I then headed on my way. I had to get milk for my sis(Well technically I leave my milk in her place, cause I can't handle her milk and for veganism reasons too. So I went to Centra when realsiing that Tescos wasn't on my route journey. So I looked for the Soya milk which is what I take. I noted I couldn't see anything, so I asked the Shop Assistant for it. He pointed me to a shelf whereby the soya milk was NOT in the fridge area as to where I would expect it. So I went ahead to to pay for it. Then headed onto my journey.

I eventually arrived at my sis. Mom was parked there. She wanted me to pop into the car. She wanted a chat with me. To leave my phone on, to send a card to my god mother Ailish. I expressed genuinely the fall she endured recently. I said to Mom that she never contacts me, so why get her a card. etc., She then asked if I had eaten the Cottage Pie she had cooked up. I said I left it behind aka I hadn't eaten it. I had some how come out with that I can't trust her with the meat aspects. She then says why don't I get the packaging that has it put on the product in question. I said that's still no good. She could still put meat in it. So she then admits to having putting chicken in the soup on her birthday. I was most disgusted but more so appalled. I know shes trying for my best and loves me and all, but GEEZ let me have a space. Its a factor as to why I moved out.

I then said to my sis, that I should start letting my feelings out to somebody, as my legs were killing me, with all the feelings in me body being heavying on the body. So I started reading out some of my blog entries to my sis from the Romanian Dream to my Post Office distraughtification and the tragic circumstances of the GNIB Debacle. So as you can see quite a hella of a lotta on me mind int he last week come to think of it.

While discussing the above, to decrease any tensions in my mind, considering my back pain was coming back with a vengeful but even worse my legs, I had told my sis about a post I had posted during the week, I think yesterday, a pic of a VERY old Film camera, and the saying said "Share if you know what this is?". I had posted and asked my fellow buddies, if they could help me out. Of course they helped me out, of which I was very appreciative. However a mate of mine post a pic of an American Flag on  a US Stamp and asked me if I knew what the pic he posted was. I replied(Knowingly what it was), ask a stupid question and get a stupid answer.
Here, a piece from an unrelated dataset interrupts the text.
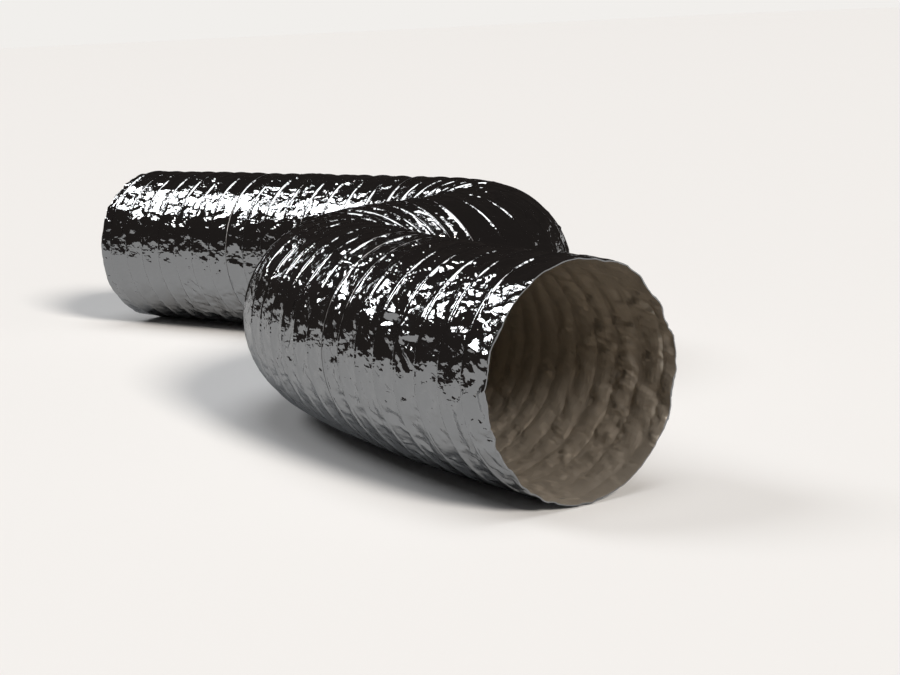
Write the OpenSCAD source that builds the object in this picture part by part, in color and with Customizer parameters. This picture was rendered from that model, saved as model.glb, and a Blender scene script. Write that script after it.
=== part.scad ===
// Uninsulated flexible duct: a foil laminate sleeve carried by a sprung wire helix,
// lying on the floor in an S bend. Units are millimetres. The origin is the centre
// of the front mouth, +X points out of that mouth and +Z is up.

/* [Sleeve] */
// Clear bore of the sleeve
bore_d = 203.2; // [80:0.1:400]
// Wall that stands for the laminate
wall = 1; // [0.6:0.1:3]
// Length of the whole duct along its centreline
stock_length = 1500; // [1200:1:6000]
// Straight stretch at each end, where a fitting slides in
collar = 52; // [30:1:120]

/* [Wire] */
// Thickness of the spring wire
wire_d = 1; // [0.6:0.1:2.5]
// Gap between the wire and the sleeve
wire_gap = 0.12; // [0.05:0.01:1]
// Distance from one turn of the wire to the next
wire_pitch = 31.5; // [20:0.5:60]
// Foil left plain between a cut end and the wire
end_margin = 12; // [5:1:40]
// Straight pieces in one turn of the wire
turn_steps = 24; // [16:4:32]
// Straight pieces from the mouth's left side up and round to the wire's start
start_step = 9; // [0:1:23]

/* [Route] */
// Radius of the front run, which turns right
front_run_r = 1390; // [600:10:3000]
// Radius that the start of the right-hand bend leaves open on its inner side
right_inside_r = 12.4; // [8:0.1:200]
// Radius that the rest of the right-hand bend leaves open on its inner side
middle_inside_r = 86; // [8:0.1:400]
// Radius that the left-hand bend leaves open on its inner side
left_inside_r = 83; // [8:0.1:200]

/* [Hidden] */
bore_r = bore_d / 2;
sleeve_r = bore_r + wall;
// Corners of the wire's polygon stand out so that its flats clear the sleeve
wire_r = (sleeve_r + wire_gap) / cos(180 / turn_steps);

// Each bend is [radius, turn]. A turn is [cosine, sine] of its angle, left turns
// positive, from a right triangle with whole sides. So the joints' places are short
// decimals, and neighbouring legs of the sleeve meet exactly, face on face.
bends = [
    [front_run_r, [24, -7] / 25],
    [sleeve_r + right_inside_r, [117, -44] / 125],
    [sleeve_r + middle_inside_r, [3, -4] / 5],
    [sleeve_r + left_inside_r, [-7, 24] / 25],
];

// Sides of a round section, and of a whole turn of a bend
section_sides = 120;
bend_sides = 240;

// The sleeve is one tube. It is given in four nodes, each simple enough to stay hollow
// in collision, and they meet face to face.

function left_of(direction) = [-direction.y, direction.x];
function turned(direction, turn) = turn.x * direction + turn.y * left_of(direction);
function side_of(turn) = sign(turn.y);
function angle_of(turn) = abs(atan2(turn.y, turn.x));
function bend_length(bend) = bend[0] * PI / 180 * angle_of(bend[1]);

// Place where the centreline of a bend ends, and its direction there
function after(bend, place, direction) =
    let (to_centre = side_of(bend[1]) * bend[0], end = turned(direction, bend[1]))
    [place + to_centre * (left_of(direction) - left_of(end)), end];

// Joint [place, direction] at the start of each bend, and last at the end of them all.
// The route enters the duct at the origin along -X.
function joint(i) =
    i == 0 ? [[-collar, 0], [-1, 0]] : let (last = joint(i - 1)) after(bends[i - 1], last[0], last[1]);
joints = [for (i = [0:len(bends)]) joint(i)];

// Distance from the front mouth to the start of each bend, and to the end of them all
function distance(i) = i == 0 ? collar : distance(i - 1) + bend_length(bends[i - 1]);
distances = [for (i = [0:len(bends)]) distance(i)];
rear_run = stock_length - distances[len(bends)];

// Number of bends that end before a distance from the front mouth
function bends_before(s, i = 0) =
    i == len(bends) || s < distances[i + 1] ? i : bends_before(s, i + 1);

// Place and direction at a distance from the front mouth
function pose_at(s) =
    s < collar ? [[-s, 0], [-1, 0]]
    : let (i = bends_before(s), start = joints[i], along = s - distances[i])
      i == len(bends) ? [start[0] + along * start[1], start[1]]
      : let (
            bend = bends[i],
            angle = side_of(bend[1]) * along / bend[0] * 180 / PI,
            part_turn = [cos(angle), sin(angle)]
        )
        after([bend[0], part_turn], start[0], start[1]);

// Point around the route: s along it, angle round it, r out from it, slid along it by shift
function around(s, angle, r, shift) =
    let (
        pose = pose_at(s),
        flat = pose[0] + r * cos(angle) * left_of(pose[1]) + shift * pose[1]
    )
    [flat.x, flat.y, r * sin(angle)];

module ring_section() {
    difference() {
        circle(r = sleeve_r, $fn = section_sides);
        circle(r = bore_r, $fn = section_sides);
    }
}

module straight_leg(place, direction, length) {
    translate([place.x, place.y, 0])
        rotate([0, 0, atan2(direction.y, direction.x)])
            rotate([0, 90, 0])
                linear_extrude(length)
                    ring_section();
}

// A bend is the part of a whole ring between two upright planes through its centre
module bent_leg(i) {
    radius = bends[i][0];
    side = side_of(bends[i][1]);
    outwards = -side * left_of(joints[i][1]);
    last_outwards = -side * left_of(joints[i + 1][1]);
    centre = joints[i][0] - radius * outwards;
    // Well past the ring, also in the middle of a bend's far side
    reach = 5 * (radius + sleeve_r);
    intersection() {
        translate([centre.x, centre.y, 0])
            rotate([0, 0, atan2(-outwards.y, -outwards.x)])
                rotate_extrude($fn = bend_sides)
                    translate([radius, 0])
                        ring_section();
        translate([0, 0, -2 * sleeve_r])
            linear_extrude(4 * sleeve_r)
                polygon([centre, centre + reach * outwards, centre + reach * last_outwards]);
    }
}

// Open front mouth and the long slow bend behind it
module sleeve_front_run() {
    color("silver")
        union() {
            straight_leg([0, 0], [-1, 0], collar);
            bent_leg(0);
        }
}

// Right-hand bend, tighter where it starts
module sleeve_right_bend() {
    color("silver")
        union() {
            bent_leg(1);
            bent_leg(2);
        }
}

// Left-hand bend
module sleeve_left_bend() {
    color("silver")
        bent_leg(3);
}

// Straight run to the open rear mouth
module sleeve_rear_run() {
    last = joints[len(bends)];
    color("silver")
        straight_leg(last[0], last[1], rear_run);
}

// One spring wire, wound round the sleeve from one end to the other
module wire_helix() {
    wound_length = stock_length - 2 * end_margin;
    count = floor(wound_length / wire_pitch * turn_steps);
    half = wire_d / 2;
    // Corners of the wire's section: [out from the sleeve, along the route]
    corners = [[0, -half], [0, half], [wire_d, 0]];
    points = [
        for (i = [0:count], corner = corners)
            around(
                end_margin + i * wire_pitch / turn_steps,
                (start_step + i + 0.5) * 360 / turn_steps,
                wire_r + corner.x,
                corner.y
            )
    ];
    sides = [
        for (i = [0:count - 1], j = [0:2])
            let (a = 3 * i + j, b = 3 * i + (j + 1) % 3)
            each [[a, b, a + 3], [b, b + 3, a + 3]]
    ];
    last = 3 * count;
    color("dimgray")
        polyhedron(points, concat([[2, 1, 0], [last, last + 1, last + 2]], sides));
}

sleeve_front_run();
sleeve_right_bend();
sleeve_left_bend();
sleeve_rear_run();
wire_helix();
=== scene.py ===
"""Dresses a length of uninsulated flexible duct: crinkled foil laminate on a wire helix.

Everything is in metres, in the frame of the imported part. The origin is the centre of the
front mouth, +X points out of it and +Z is up. Two coordinates place a point of the duct:
s, the distance from the front mouth along the centreline, and theta, the angle from the
side that is on the left of the inward heading, through the top.
"""

from __future__ import annotations

import logging
import math
from dataclasses import dataclass
from enum import Enum

import bmesh
import bpy
import numpy as np
from mathutils import Matrix, Vector


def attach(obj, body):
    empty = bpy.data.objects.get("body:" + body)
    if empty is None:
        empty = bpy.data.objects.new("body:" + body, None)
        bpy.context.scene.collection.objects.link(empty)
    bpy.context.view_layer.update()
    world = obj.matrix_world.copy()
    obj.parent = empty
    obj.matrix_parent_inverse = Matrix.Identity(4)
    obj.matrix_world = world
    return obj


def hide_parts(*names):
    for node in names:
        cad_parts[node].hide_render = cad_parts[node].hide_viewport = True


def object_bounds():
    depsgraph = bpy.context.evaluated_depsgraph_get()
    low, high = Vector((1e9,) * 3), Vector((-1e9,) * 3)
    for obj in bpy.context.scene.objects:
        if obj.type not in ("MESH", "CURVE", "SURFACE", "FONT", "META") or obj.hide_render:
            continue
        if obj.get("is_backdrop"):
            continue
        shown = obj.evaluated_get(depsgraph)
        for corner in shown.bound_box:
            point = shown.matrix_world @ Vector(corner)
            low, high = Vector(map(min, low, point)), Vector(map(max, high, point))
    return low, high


LOG = logging.getLogger("duct")
MM = 0.001
PHOTO_WIDTH = 900

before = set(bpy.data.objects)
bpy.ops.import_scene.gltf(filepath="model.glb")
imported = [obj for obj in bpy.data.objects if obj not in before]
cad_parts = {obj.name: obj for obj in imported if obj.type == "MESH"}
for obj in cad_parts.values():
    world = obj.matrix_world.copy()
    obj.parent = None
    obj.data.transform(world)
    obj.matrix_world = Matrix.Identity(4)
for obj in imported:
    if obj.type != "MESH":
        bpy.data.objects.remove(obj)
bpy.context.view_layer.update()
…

I went on by seeing is it a some form a flag can't make out what it is. His response was priceless. "Joking Right". I literally had the heartiest laugh. Of which I hadn't in a very long time. No wonder I adore my Facebook buddies. Great laughs, cries, sadness etc., They's my buddies for life.
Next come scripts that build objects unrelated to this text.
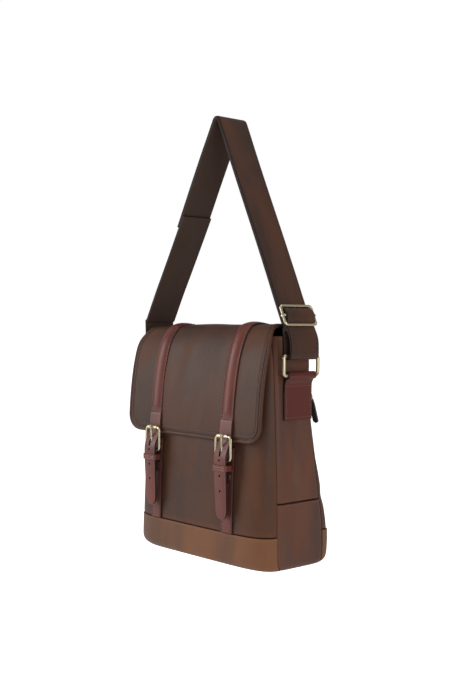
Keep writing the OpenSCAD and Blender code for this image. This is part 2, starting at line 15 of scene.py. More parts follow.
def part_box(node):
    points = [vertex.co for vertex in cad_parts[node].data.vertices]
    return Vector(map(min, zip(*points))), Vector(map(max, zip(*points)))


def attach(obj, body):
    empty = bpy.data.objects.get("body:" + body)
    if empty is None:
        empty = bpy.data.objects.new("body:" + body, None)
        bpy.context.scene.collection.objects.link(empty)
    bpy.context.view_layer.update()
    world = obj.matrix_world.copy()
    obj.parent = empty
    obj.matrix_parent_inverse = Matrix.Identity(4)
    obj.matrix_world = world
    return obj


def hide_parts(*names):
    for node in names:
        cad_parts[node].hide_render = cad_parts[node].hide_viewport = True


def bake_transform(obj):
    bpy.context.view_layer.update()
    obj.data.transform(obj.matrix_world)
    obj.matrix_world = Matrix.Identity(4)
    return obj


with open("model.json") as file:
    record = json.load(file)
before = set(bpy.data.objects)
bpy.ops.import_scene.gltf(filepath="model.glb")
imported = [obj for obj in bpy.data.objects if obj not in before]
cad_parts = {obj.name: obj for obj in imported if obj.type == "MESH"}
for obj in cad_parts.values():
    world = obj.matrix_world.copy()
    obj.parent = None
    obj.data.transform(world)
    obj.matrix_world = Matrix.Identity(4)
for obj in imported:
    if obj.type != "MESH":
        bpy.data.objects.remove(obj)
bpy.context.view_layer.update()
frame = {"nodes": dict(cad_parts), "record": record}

# ------------------------------------------------------------------ sizes, taken from the frame
MM = 0.001
X, Y, Z = 0, 1, 2
LEFT, RIGHT = -1, 1
SIDES = {"left": LEFT, "right": RIGHT}
mounts = {m["name"]: m for m in frame["record"]["mounts"]}
BASE = np.array(mounts["base"]["pos_m"])


def low(node, axis):
    return (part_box(node)[0][axis] - BASE[axis]) / MM


def high(node, axis):
    return (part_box(node)[1][axis] - BASE[axis]) / MM


def middle(node, axis):
    return (low(node, axis) + high(node, axis)) / 2


def width(node, axis):
    return high(node, axis) - low(node, axis)


BODY_H = high("front_panel", Z)
BAND_H = high("front_band", Z)
FOOT_H = high("gusset_foot_right", Z)
BOTTOM_R, SIDE_BOTTOM_R = 14.0, 7.0
BASE_HALF, MOUTH_HALF = 123.5, 118.1
FRONT_LOW, FRONT_TOP = 61.0, 38.5
BACK_LOW, BACK_TOP = 61.0, 19.0
HIDE = 2.2
RING_COUNT = 144
CLOTH_T, CLOTH_EDGE_R, LINING_GAP = 0.7, 0.3, 3.7
TUBE_ROWS, TUBE_COLS = 40, 160
BODY_MIDDLE = np.array([0, 0, BODY_H / 2])

STRAP_Y = middle("shoulder_strap", Y)
STRAP_W = width("shoulder_strap", Y)
STRAP_T = 4.2
CREST_R = 5.0
CREST = np.array([1.5, high("shoulder_strap", Z) - CREST_R - STRAP_T / 2])
LEG_SLOPE = {RIGHT: math.radians(24.65), LEFT: math.radians(27.6)}
RING_X = middle("ring_right", X)
RING_BAR_LOW = middle("tab_loop_right", Z)
RING_BAR_R = 2.2
SPLICE_Z = high("strap_tail_left", Z)

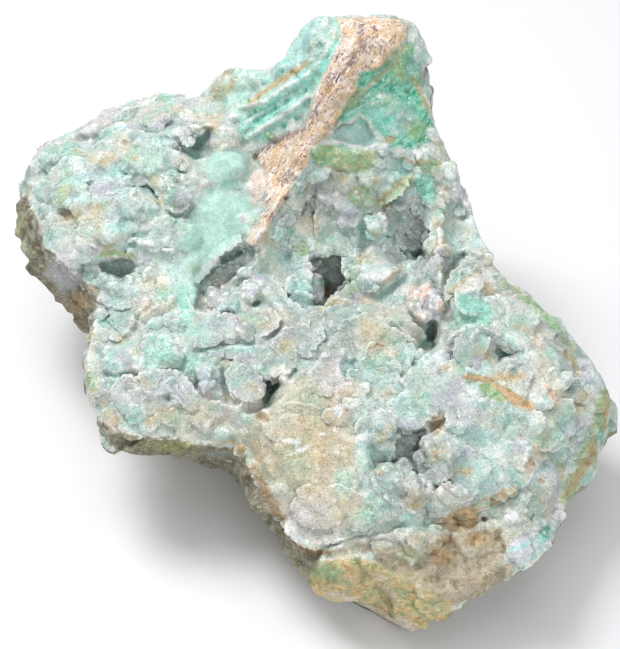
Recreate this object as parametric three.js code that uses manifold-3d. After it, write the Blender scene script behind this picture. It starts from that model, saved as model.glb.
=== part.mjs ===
// A hand specimen of drusy blue-green crust on green-brown matrix, grown and broken off as one piece.
// Millimetres, +Z up. It rests on a flat broken face at z = 0, with the origin under the middle of its
// box.
//
// The stone is a sphere of fine triangles drawn over the real form. The upper cap becomes the crust, laid
// on a tilted plane and pushed up and down by its lobes and hollows. The rest becomes the broken walls,
// which bulge below the rim, draw in underneath, and are cut off flat at the foot.
import * as THREE from "three";
import { ImprovedNoise } from "three/addons/math/ImprovedNoise.js";
import { mergeVertices } from "three/addons/utils/BufferGeometryUtils.js";
import Module from "manifold-3d";

// Driving dimensions
const CRUST_TILT = 16; // degrees that the crust leans towards -Y
const CRUST_HEIGHT = 38; // from the foot to the crust plane, under the plane's own origin
const CENTRE_U = 4; // the point of the crust plane that the rim is seen from, along u and v
const CENTRE_V = -1;
const RIM_ROLL = 1.2; // how far the crust rounds over at its rim
const ROLL_POWER = 9; // how close to the rim that rounding stays
const RIM_BLEND = 0.78; // share of the way out where the lobes start to give way to the rim's own heights
const LOBE_FEATHER = 1.25; // how far past its own edge a lobe or hollow fades out, as a share of its radius
const BELOW_CUT = 5; // how far the form runs below the flat foot before it is cut off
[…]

Then later on just before my sis n I went out for a walk, she wanted to get a few things. She asked whats this post it not saying "A9 5.00". I said in a laughing and joking mater. "Anal at 5pm" Well we had the heartiest laugh. hahaha. It was priceless.
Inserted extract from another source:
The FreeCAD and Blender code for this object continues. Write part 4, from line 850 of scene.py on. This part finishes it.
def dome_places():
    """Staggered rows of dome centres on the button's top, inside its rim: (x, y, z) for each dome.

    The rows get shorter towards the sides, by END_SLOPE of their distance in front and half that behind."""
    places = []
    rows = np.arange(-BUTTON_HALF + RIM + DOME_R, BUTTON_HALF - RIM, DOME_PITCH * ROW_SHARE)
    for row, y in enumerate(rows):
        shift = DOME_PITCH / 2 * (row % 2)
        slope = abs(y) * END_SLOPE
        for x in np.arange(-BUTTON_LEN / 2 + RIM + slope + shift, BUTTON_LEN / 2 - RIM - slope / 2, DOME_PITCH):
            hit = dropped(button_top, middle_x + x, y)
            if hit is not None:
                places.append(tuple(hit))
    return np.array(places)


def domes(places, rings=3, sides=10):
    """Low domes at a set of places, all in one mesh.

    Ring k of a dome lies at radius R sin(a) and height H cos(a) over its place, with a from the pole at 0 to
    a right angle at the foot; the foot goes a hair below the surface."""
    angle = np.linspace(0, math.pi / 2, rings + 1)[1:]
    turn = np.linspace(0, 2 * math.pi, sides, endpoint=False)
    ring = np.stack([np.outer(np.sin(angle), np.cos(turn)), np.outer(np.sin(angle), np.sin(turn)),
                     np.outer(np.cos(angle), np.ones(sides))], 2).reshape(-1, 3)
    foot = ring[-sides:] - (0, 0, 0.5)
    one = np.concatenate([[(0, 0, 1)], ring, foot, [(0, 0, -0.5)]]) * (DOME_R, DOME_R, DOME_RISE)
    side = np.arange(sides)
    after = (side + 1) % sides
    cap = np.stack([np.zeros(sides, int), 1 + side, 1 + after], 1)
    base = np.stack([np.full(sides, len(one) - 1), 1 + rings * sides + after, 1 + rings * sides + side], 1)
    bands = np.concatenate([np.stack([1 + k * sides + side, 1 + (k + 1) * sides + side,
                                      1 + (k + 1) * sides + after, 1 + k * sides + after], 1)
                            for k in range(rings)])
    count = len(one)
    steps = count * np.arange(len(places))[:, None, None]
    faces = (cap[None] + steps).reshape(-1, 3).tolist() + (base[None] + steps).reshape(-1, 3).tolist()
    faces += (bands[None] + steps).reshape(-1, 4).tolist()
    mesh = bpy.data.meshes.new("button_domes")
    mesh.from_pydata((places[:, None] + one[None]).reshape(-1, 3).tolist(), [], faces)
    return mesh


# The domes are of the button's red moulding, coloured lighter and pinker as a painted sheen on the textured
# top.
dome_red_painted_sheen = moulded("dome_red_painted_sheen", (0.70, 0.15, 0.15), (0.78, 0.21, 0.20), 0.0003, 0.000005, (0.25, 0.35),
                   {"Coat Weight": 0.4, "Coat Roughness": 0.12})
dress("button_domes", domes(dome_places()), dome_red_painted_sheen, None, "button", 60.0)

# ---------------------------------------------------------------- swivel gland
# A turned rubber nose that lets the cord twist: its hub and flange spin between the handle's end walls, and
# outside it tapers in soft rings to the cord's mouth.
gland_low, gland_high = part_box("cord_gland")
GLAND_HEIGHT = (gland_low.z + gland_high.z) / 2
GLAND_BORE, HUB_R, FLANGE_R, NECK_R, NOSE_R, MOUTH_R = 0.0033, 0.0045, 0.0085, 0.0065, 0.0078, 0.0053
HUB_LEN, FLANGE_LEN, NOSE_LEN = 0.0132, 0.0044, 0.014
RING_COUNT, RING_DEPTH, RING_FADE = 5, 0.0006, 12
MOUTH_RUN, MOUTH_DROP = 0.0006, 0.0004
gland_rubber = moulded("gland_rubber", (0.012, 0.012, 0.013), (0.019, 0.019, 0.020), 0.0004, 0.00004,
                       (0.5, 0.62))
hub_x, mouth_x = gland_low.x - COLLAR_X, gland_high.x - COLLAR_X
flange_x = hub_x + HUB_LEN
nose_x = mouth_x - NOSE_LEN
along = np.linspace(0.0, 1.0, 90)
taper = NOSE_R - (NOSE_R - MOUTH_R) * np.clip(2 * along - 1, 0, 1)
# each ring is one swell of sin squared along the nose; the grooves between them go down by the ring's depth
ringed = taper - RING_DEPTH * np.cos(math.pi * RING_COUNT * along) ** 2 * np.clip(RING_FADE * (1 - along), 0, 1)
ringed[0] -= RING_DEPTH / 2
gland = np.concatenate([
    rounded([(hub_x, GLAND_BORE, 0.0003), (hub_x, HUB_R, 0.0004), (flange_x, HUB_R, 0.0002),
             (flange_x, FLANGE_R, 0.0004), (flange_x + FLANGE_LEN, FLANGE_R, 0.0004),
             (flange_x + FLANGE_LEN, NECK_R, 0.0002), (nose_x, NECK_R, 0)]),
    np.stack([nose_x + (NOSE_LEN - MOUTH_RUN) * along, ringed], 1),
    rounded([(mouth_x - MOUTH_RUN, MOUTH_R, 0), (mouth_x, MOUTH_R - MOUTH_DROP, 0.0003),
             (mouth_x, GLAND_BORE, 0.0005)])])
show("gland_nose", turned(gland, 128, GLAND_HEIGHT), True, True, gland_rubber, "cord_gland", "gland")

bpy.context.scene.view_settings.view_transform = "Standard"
So shortly before I left, I asked my sis something of a trivial question: "Can she remember any good happy memorys of Mom". She said she does. When she was on the hammock one summer of 29c. She remembers having a heartiest non negative chat ie positive chat. She wholly enjoyed her company. She has hatred towards the relatives. She has made this known over the years in particular. I then replied for my version I am complete OPPOSITE in that I unfortunately and regret to say that I DON'T have any good memories(just bad or unpleasant memories) of mom. It was revealed that both Mom and Dad have a love/hate relationship between both of us. It was no surprise to learn of this. Considering we were constantly battling our freedom, our views. I said in a previous post on my OLD Facebook, that my parents asked that I vote for a particular political party. Here's my exact status: "I was also told to vote for a particular political party. I shall not stand for this. I fought against it. We are the Republic of Ireland 2010. We are a Democratic Society which means WE HAVE A RIGHT TO OUR OPINIONS, A RIGHT TO VOTE WHO WE WANT NOT WHAT A PARTICULAR PERSON SAYS." So basically I have more memories for the relatives hence why I keep blabbering about em(in both negative and positives) as I have more good memories such as when I got sunburnt in Newbridge Desmenae with the Dots(Dohertys). My sis wasn't with us. Don't know where she was come to think of it. Buy as with my folks, Well mom anyways I don't have any great or fond memories of her. Sadly. Me Paps I do, Indeed. Well Gardening wise. As my sis puts its "sweet" looking at two old fogies me da n myself chatting and chatting. Aww memories. But Mom nope can't even think of a good think let alone a memories. So bottomline, I always got on great with my Dad and my Mom's Relatives. But Mother herself, not so much. I was her Golden boy alrite. Don't get me wrong, we didn't fight constantly but nothing worthy to remember.

So shortly before I left, I then noticed that my leg wasn't as a bad as when I had arrived. I was in aching with my legs. Or as I described to my sis, "not as soar, but still soar". So thinking about it, All I had to do was simply TALK. Let my feelings out. To do this I read out some of my entries to my sis and then we discuss some of the entries. So with a heavy load was lifted off my soldiers.